Q: What is the significance of the recently issued final rule on the certification of crane operators? I understand there are some changes.
A: The changes are not substantial. The original compliance date for certification of all operators was December 10, 2018. OSHA recognized that the literal terms of the rule for certification of operators did not match the crane industry standards and were hindering effective completion of licensing without adding any safety benefit. The original language specified particular classification of an operator based on crane type and lift capacity. The industry consensus standards for training and certification only designated the type of crane the operator was certified to operate. The differences in language between the industry and OSHA’s standard created a problem in literal compliance. After review and discussion with the crane industry, OSHA decided that using the terms “type” and “type and capacity” was limiting the certification process and served no safety interest, so they altered the language for the certification requirement.

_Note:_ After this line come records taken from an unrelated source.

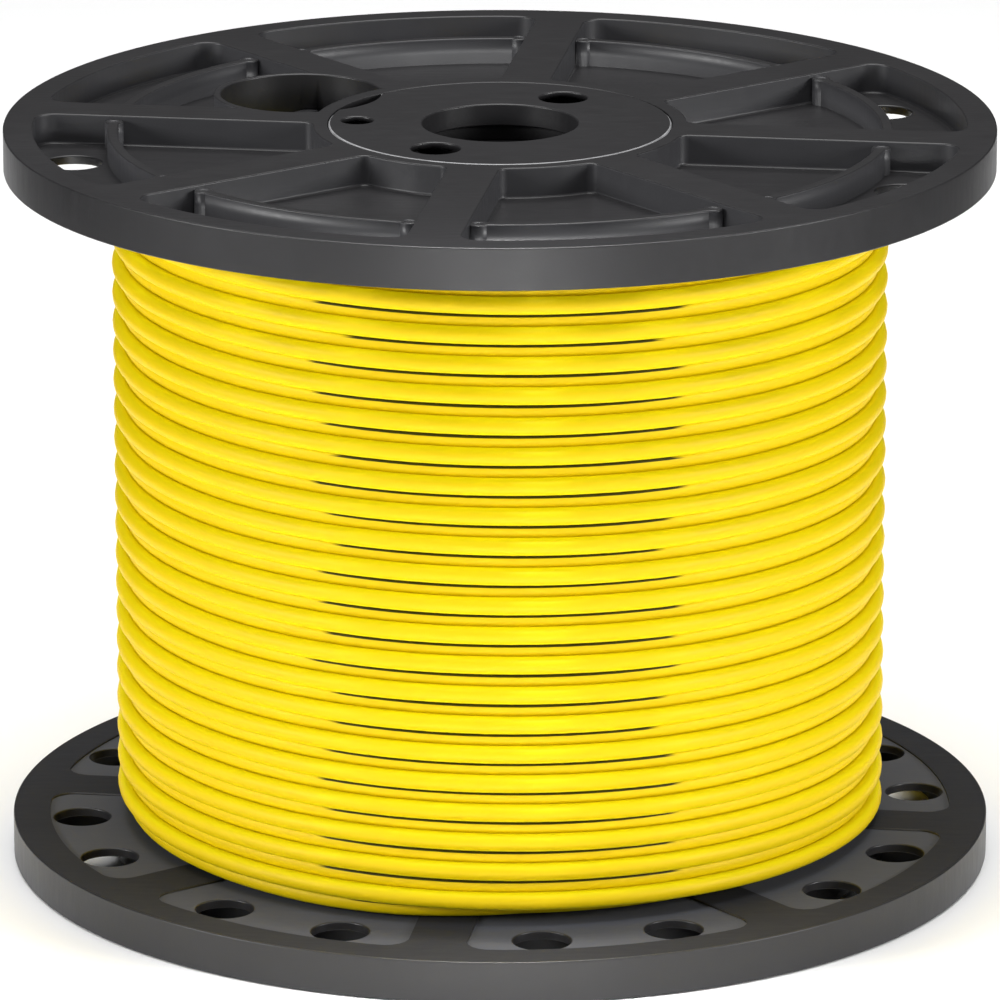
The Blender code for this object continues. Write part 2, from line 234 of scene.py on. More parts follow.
# Studio
SHEET_SIZE = (1.2, 3.6)
SHEET_COLOUR = (0.93, 0.93, 0.93, 1)
LAMPS = {  # place, target, width, height and power
    "overhead": ((0, 0.15, 2.2), (0, 0.15, 0), 1.6, 2.6, 62),
    "left": ((-1.85, -0.85, 0.7), (0, 0, 0.12), 0.8, 0.5, 27),
    "right": ((1.85, -0.85, 0.7), (0, 0, 0.12), 0.8, 0.5, 27),
    "front": ((0, -2.5, 0.16), (0, 0, 0.1), 0.7, 0.3, 2),
}
SPOTS = {  # place, target, cone in degrees and power
    "forefloor": ((0, -1, 1.4), (0, -0.9, 0), 26, 680),
    "nearfloor": ((0, -0.35, 1.5), (0, -0.24, 0), 8, 300),
}
SPOT_BLEND = 0.8
SPOT_SIZE = 0.1
SURROUNDINGS = (0.05, 0.2)  # their strength behind the reel and in front of it
SURROUNDINGS_TURN = (0.4, -0.6)  # the direction's Y at which each of them is reached

# Camera, with its lens and sensor in millimetres
CAMERA_DISTANCE = 18 * FLANGE_RADIUS
CAMERA_ELEVATION = math.radians(16.21)
CAMERA_TILT = math.radians(16.3)
CAMERA_LENS = 318
CAMERA_SENSOR = 36
CAMERA_REACH = 50


# Materials


def node(tree, kind, **properties):
    """A new shader node, with its properties set by name."""
    made = tree.nodes.new(kind)
    for name, value in properties.items():
        setattr(made, name, value)
    return made


def principled(name, roughness, **values):
    """A material with its tree, its shader and its object coordinates."""
    made = bpy.data.materials.new(name)
    made.use_nodes = True
    tree = made.node_tree
    shader = tree.nodes["Principled BSDF"]
    shader.inputs["Roughness"].default_value = roughness
    for socket, value in values.items():
        shader.inputs[socket.replace("_", " ")].default_value = value
    return made, tree, shader, tree.nodes.new("ShaderNodeTexCoord").outputs["Object"]


def ramp(tree, source, stops):
    """A colour ramp over a source, with (position, colour) stops."""
    made = tree.nodes.new("ShaderNodeValToRGB")
    elements = made.color_ramp.elements
    while len(elements) < len(stops):
        elements.new(0.5)
    for element, (position, colour) in zip(elements, stops):
        element.position = position
        element.color = (*colour, 1)
    tree.links.new(source, made.inputs["Fac"])
    return made.outputs["Color"]


def span(tree, source, low, high):
    """A source from 0 to 1, spread from low to high, or turned round if low is the greater."""
    made = node(tree, "ShaderNodeMapRange")
    made.inputs["To Min"].default_value = low
    made.inputs["To Max"].default_value = high
    tree.links.new(source, made.inputs["Value"])
    return made.outputs["Result"]


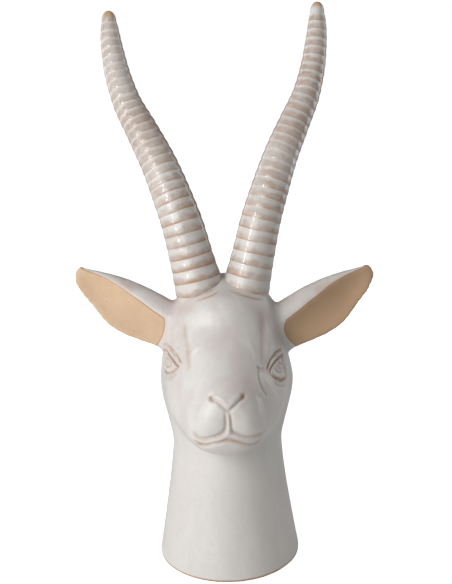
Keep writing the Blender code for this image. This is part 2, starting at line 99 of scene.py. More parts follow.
soft_light("key_softbox", (-1.1, -1.3, 0.95), (0, 0, 0.2), 1.4, 1.3, 13.0)
soft_light("side_softbox", (-1.5, -0.5, 0.6), (0, 0, 0.2), 1.1, 1.1, 5.4)
soft_light("top_softbox", (0, 0, 1.7), (0, 0, 0.2), 1.6, 1.6, 5.0)
soft_light("front_softbox", (-0.75, -1.8, 1.0), (0, 0, 0.2), 1.2, 0.9, 7.0)
soft_light("right_card", (1.0, 0.55, 0.4), (0, 0, 0.18), 0.6, 1.1, 4.2)
soft_light("back_card", (-1.0, 0.9, 0.5), (0, 0, 0.2), 0.6, 1.0, 2.4)
soft_light("glint_strip", (-0.97, -0.97, 0.8), (0, 0, 0.3), 0.045, 0.9, 4.5)

floor_mesh = bpy.data.meshes.new("floor")
corners = [(x * FLOOR_REACH, y * FLOOR_REACH, 0) for x, y in ((-1, -1), (1, -1), (1, 1), (-1, 1))]
floor_mesh.from_pydata(corners, [], [(0, 1, 2, 3)])
floor = bpy.data.objects.new("floor", floor_mesh)
scene.collection.objects.link(floor)
floor_paint = bpy.data.materials.new("pale_floor")
floor_paint.use_nodes = True
tree = floor_paint.node_tree
tree.nodes.clear()
matt = add_node(tree, "ShaderNodeBsdfDiffuse", {"Color": FLOOR_PAINT})
seen = add_node(tree, "ShaderNodeLightPath")
lift = add_node(tree, "ShaderNodeMath", {0: seen.outputs["Is Camera Ray"], 1: FLOOR_GLOW},
                operation="MULTIPLY")
glow = add_node(tree, "ShaderNodeEmission", {"Color": WHITE, "Strength": lift.outputs[0]})
both = add_node(tree, "ShaderNodeAddShader", {0: matt.outputs[0], 1: glow.outputs[0]})
add_node(tree, "ShaderNodeOutputMaterial", {"Surface": both.outputs[0]})
floor_mesh.materials.append(floor_paint)

room = bpy.data.worlds.new("white_room")
room.use_nodes = True
tree = room.node_tree
tree.nodes.clear()
seen = add_node(tree, "ShaderNodeLightPath")
even = add_node(tree, "ShaderNodeBackground", {"Color": WHITE, "Strength": ROOM_LIGHT})
white = add_node(tree, "ShaderNodeBackground", {"Color": WHITE, "Strength": 1.0})
pick = add_node(tree, "ShaderNodeMixShader", {0: seen.outputs["Is Camera Ray"], 1: even.outputs[0],
                                              2: white.outputs[0]})
add_node(tree, "ShaderNodeOutputWorld", {"Surface": pick.outputs[0]})
scene.world = room

# The neck, head and ears: one hollow stoneware body, slip-cast in a mould, open at the foot, with
# the face cut into it while the clay was soft. White glaze covers all but the ear faces, the foot's
# edge and the hollow.
FOOT_WIDTH = 110.5 * MM
FOOT_DEPTH = 124 * MM
FOOT_EDGE_RADIUS = 2.0 * MM
NECK_WIDTH = 84.5 * MM
NECK_DEPTH = 89 * MM
NECK_HEIGHT = 98 * MM
NECK_FLARE = 1.3
CHEEK_WIDTH = 103.5 * MM
SKULL_DEPTH = 97 * MM
CHEEK_HEIGHT = 145 * MM
CROWN_HEIGHT = 227 * MM
SKULL_SETBACK = 4 * MM
HEAD_SHIFT = 1.3 * MM
FOOT_SHIFT = -0.7 * MM
TEMPLE_SHIFT = -1.4 * MM
MUZZLE_REACH = 86 * MM
MUZZLE_WIDTH = 57 * MM
NOSE_HEIGHT = 168 * MM
CHIN_HEIGHT = 114 * MM
WALL = 6 * MM
HORN_HEIGHT_RIGHT = 416 * MM
HORN_HEIGHT_LEFT = 414 * MM
HORN_TIP_SPREAD = 163 * MM
HORN_SHIFT = 0.8 * MM
HORN_SWEEP = 107 * MM
HORN_ROOT_SPREAD = 35.6 * MM
HORN_ROOT_WIDTH_RIGHT = 34.2 * MM
HORN_ROOT_WIDTH_LEFT = 35.6 * MM
HORN_BARE_TIP = 9 * MM
FIRST_RING = 9 * MM
HORN_STUB = 14 * MM
HORN_STUB_INSET = 0.7 * MM
EAR_LENGTH = 81 * MM
EAR_HEIGHT = 38.5 * MM
EAR_THICKNESS = 27 * MM
EAR_HOLLOW = 4.5 * MM
EAR_SPREAD = 47 * MM
EAR_SETBACK = 1 * MM
EAR_SWEEP = math.radians(14)
EAR_LIFTS = {-1: math.radians(30.2), 1: math.radians(29.3)}
EAR_ROOTS = {-1: 189.6 * MM, 1: 185.3 * MM}
FACE_LEAN = math.radians(20)
FACE_FRONT = np.array([0.0, -math.cos(FACE_LEAN), math.sin(FACE_LEAN)])
EYE_TURN = math.radians(60)
CARVED_BEHIND = 12 * MM
CARVED_LOW = 100 * MM
CARVED_HIGH = 200 * MM
THROAT_FILLET = 9 * MM
ROOT_FILLET = 5.2 * MM
SKIN_STEP = 1.95 * MM
FOOT_CUT = 8 * MM
FOOT_BARE = 1.9 * MM
# The middle of the whole piece in the frame that it is drawn in
PIECE_MIDDLE = (1.17 * MM, 11.13 * MM)

parts = bpy.data.collections.new("antelope_head_sculpture")
scene.collection.children.link(parts)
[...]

The new language allows an operator to be certified for either a type of crane or both type and capacity of a crane.
The language in the final rule also continues the employer’s responsibility to evaluate an operator’s competency. Until this revised language, the rules in effect could have been interpreted to assume that after an operator was certified, the employer no longer had a responsibility to ensure the operator’s safety and qualification. The basis for that employer evaluation of an operator were the competencies listed in Subpart CC, section 1926.1427, “Cranes & Derricks in Construction.” Those competencies were the same as those required to be certified by a third-party licensing agent. OSHA wanted to be sure that employers understand that if an operator is licensed by a third party or auditor (see 1926.1427(e)), that does not exempt the employer from the responsibility to evaluate and ensure an operator’s qualification and safety. The operator third-party certification rule was effective December 10, 2018. Employers had until February 7, 2019, to document employer evaluation and training of crane operators.